Now let’s predict the observed MEqs from the estimated parameter:
# - predict from the optimized EUT model
meq_data$eut_meq <- eut_predict(meq_data,
rho = solution$par)
print(meq_data)
And plot the predictions:
# - plot predictions
ggplot(data = meq_data,
aes(x = eut_meq, y = meq)) +
geom_smooth(method = "lm", size = .25, color = "red", se = FALSE) +
geom_point(size = 1.5, color = "black") +
geom_point(size = 1, color = "white") +
ggtitle(paste0("EUT, Estimated Rho of ", round(solution$par, 2))) +
xlab("Predicted MEq") +
ylab("Observed MEq") +
theme_bw() +
theme(panel.border = element_blank()) +
theme(plot.title = element_text(hjust=.5, size = 10))
Let’s run 100 optimizations to check if we are stuck in some local minimum only:
# - many optimization runs
init_rho <- runif(100, 0, 1)
# - run
results <- lapply(init_rho, function(x) {
# - optimization run
optim_sol <- tryCatch(optim(par = x,
fn = eut_sse,
method = "Nelder-Mead",
control = list("maxit" = 10e6)),
error = function(condition) {
return(NULL)
})
if (!is.null(optim_sol)) {
# - predictions
preds <- eut_predict(meq_data, rho = optim_sol$par)
return(
list(rho = optim_sol$par,
sse = optim_sol$value,
convergence = optim_sol$convergence,
predictions = preds)
)
} else {
return(
list(rho = NULL,
sse = NULL,
convergence = NULL,
predictions = NULL)
)
}
})
# - find best solution
sse_list <- sapply(results, function(x) x$sse)
best_run <- which.min(sse_list)[1]
print(paste0("Check convergence: ", results[[best_run]]$convergence))
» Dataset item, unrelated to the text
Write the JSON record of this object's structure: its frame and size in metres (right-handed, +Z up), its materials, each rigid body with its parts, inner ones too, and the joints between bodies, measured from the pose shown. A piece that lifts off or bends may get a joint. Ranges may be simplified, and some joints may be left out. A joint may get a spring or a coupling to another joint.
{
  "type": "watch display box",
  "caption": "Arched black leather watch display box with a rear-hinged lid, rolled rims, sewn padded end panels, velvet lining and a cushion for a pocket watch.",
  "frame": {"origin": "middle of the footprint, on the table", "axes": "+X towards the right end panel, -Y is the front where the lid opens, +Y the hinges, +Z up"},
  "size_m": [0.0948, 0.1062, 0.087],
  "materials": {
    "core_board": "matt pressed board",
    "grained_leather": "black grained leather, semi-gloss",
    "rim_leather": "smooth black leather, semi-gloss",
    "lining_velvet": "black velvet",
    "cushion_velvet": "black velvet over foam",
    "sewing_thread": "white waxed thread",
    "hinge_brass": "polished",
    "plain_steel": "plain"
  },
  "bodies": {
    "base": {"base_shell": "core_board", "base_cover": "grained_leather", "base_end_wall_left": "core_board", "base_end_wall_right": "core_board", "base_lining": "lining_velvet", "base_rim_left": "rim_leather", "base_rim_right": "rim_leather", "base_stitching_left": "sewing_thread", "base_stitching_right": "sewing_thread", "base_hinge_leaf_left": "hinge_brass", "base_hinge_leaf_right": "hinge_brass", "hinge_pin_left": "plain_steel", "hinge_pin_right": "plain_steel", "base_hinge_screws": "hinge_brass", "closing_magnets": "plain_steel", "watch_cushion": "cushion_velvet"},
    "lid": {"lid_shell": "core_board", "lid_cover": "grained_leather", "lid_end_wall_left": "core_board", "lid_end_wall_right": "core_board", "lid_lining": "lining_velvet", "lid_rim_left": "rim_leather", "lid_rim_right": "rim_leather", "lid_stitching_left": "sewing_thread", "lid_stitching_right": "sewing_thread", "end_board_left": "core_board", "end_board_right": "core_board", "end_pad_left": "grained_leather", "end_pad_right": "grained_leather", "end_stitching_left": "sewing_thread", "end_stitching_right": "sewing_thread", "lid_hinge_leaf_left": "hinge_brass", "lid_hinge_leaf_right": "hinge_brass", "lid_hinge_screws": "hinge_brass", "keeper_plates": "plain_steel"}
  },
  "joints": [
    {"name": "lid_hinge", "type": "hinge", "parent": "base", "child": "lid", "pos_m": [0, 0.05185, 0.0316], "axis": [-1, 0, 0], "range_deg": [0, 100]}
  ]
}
[1] "Check convergence: 0"
estimated_rho <- results[[best_run]]$rho
optimal_predictions <- results[[best_run]]$predictions
# - plot predictions
plot_frame <- meq_data
meq_data$eut_meq <- optimal_predictions
ggplot(data = meq_data,
aes(x = meq, y = eut_meq)) +
geom_smooth(method = "lm", size = .25, color = "red", se = FALSE) +
geom_point(size = 1.5, color = "black") +
geom_point(size = 1, color = "white") +
ggtitle(paste0("EUT, Estimated Rho of ", round(estimated_rho, 2))) +
xlab("Predicted MEq") +
ylab("Observed MEq") +
theme_bw() +
theme(panel.border = element_blank()) +
theme(plot.title = element_text(hjust=.5, size = 10))
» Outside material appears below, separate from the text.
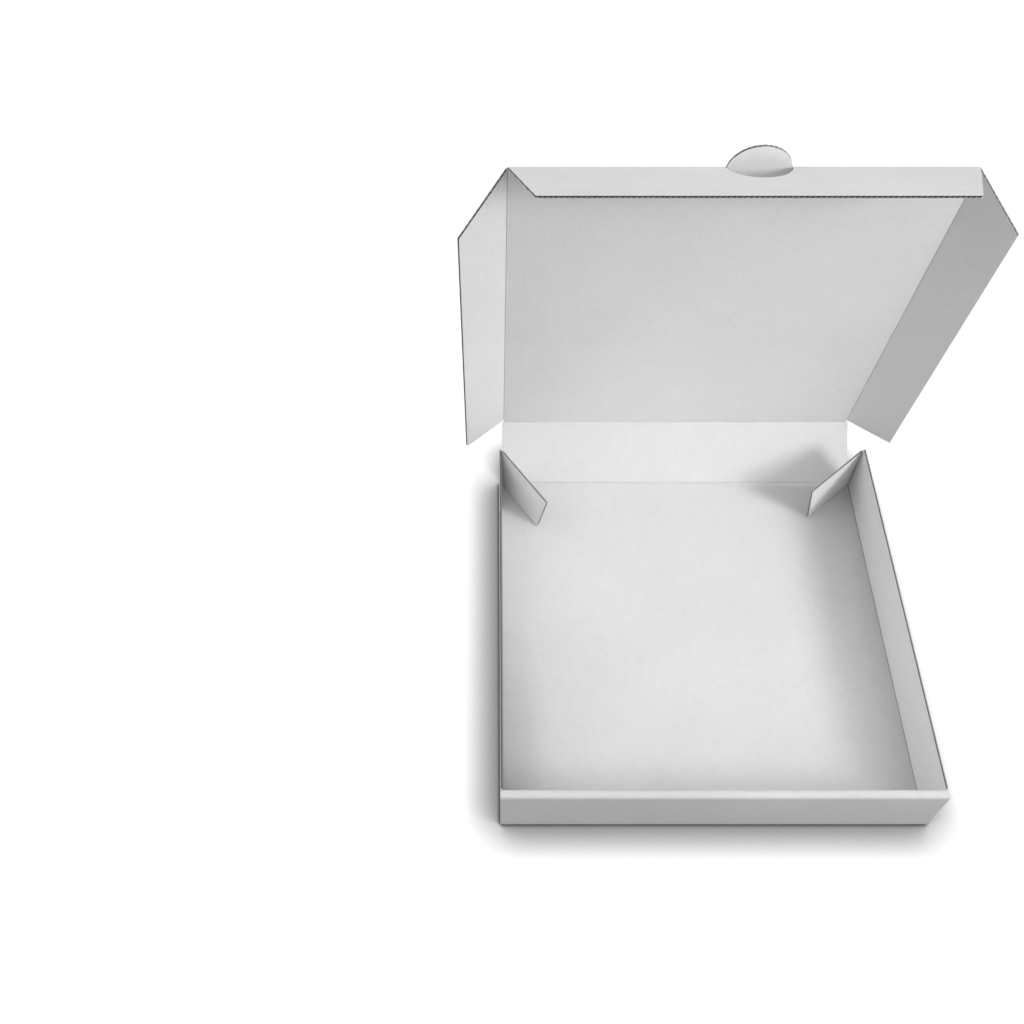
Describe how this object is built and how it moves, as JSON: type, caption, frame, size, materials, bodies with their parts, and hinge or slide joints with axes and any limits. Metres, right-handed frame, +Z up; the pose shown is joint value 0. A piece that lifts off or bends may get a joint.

The EUT model error surface from a sample of 100,000 random parameter values:
# - sample parameters from a range for plotting purposes
sample_parameters <- data.frame(rho = runif(100000, 0, 1))
sample_parameters$sse <- sapply(sample_parameters$rho, eut_sse)
head(sample_parameters)
ggplot(data = sample_parameters,
aes(x = rho, y = sse)) +
geom_line(size = .25, color = "black", group=1) +
ggtitle("EUT Model Error Surface ") +
xlab("Rho") +
ylab("SSE") +
theme_bw() +
theme(panel.border = element_blank()) +
theme(plot.title = element_text(hjust=.5, size = 10))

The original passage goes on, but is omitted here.